As was settling into my friend’s apartment I was surprised to find a blank spot on the wall between her wall hangings. I had a painting I felt led to buy in the spring of 2014, however, I had never hung the painting. When I was leaving my apartment in November 2014, God showed me taking the painting with me. The color of the living room wall matched the painting perfectly. I asked my roommate if her previous roommate had a picture in that spot, but my roommate said no, she said the blank spot on the wall had always been there, almost as if it had been waiting for my painting.

11 Boxes and 3 Bags to Start My New Life

One day in that first month as I was doing errands and pouring out my heart and challenges with the Lord, I heard him tell me to go to the hardware store. He told me to get a picture hanging set to hang my picture. What I felt Him say was that once I hung the picture “then I would be home.” I still felt questions about this move, had I made a mistake and this was the Lord reassuring me.

As I pulled in to the store, I decided not to take my purse in with me. I felt clearly to grab only $2 cash out of my wallet before heading into the store. Once I got in the store though, there were so many varieties of nails. I don’t know how long I spent in that long aisle looking at so many different sizes and styles of nails – many costing more than the $2 I had brought in with me. I began to wonder why I had only grabbed $2 and considered returning to the car for my wallet.

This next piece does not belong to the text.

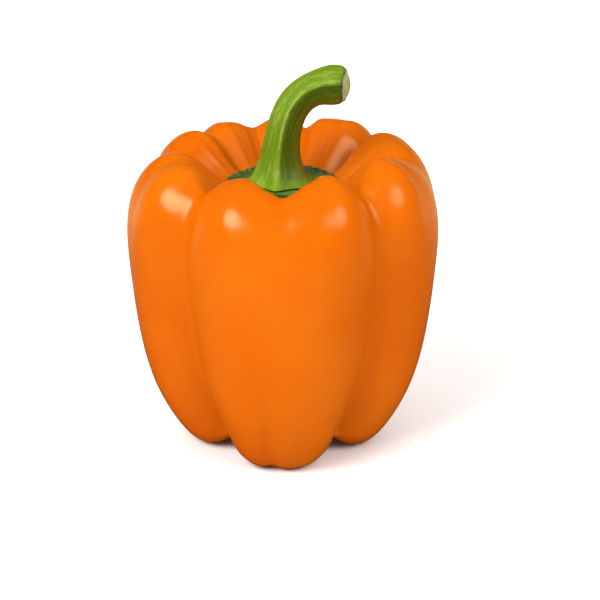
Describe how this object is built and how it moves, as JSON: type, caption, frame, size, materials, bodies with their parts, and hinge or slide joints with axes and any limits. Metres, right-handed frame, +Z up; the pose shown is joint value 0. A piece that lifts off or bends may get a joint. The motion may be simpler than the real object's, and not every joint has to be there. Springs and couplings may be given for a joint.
{
  "type": "bell pepper",
  "caption": "Blocky lobed bell pepper standing on its feet, with a toothed calyx in the hollow of its top and a ribbed, curved, cut stem.",
  "frame": {"origin": "under the middle of the fruit, on the surface that its four feet stand on", "axes": "+Z up along the fruit from the feet to the stem, -Y towards the side that the picture shows, +X the way the stem leans"},
  "size_m": [0.0892, 0.0926, 0.1132],
  "materials": {
    "skin": "smooth waxy orange skin, clear gloss",
    "calyx": "dark green, finely wrinkled, dull",
    "stem": "mid green, softly ribbed, satin, with a pale dry cut end"
  },
  "bodies": {
    "root": {"fruit": "skin", "calyx": "calyx", "stem": "stem"}
  },
  "joints": []
}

The seemingly simple task didn’t feel simple anymore. I reached out to God in my heart about which nail was the right kind to get. I felt Him say it was in the next aisle and that it was a gold color. I saw an employee and asked the young man for his help. He took me straight to a gold colored nail/hanger set for $1.78. Grateful, I happily made my purchase and went home to hang my portrait. I had accepted my new assignment. I was home.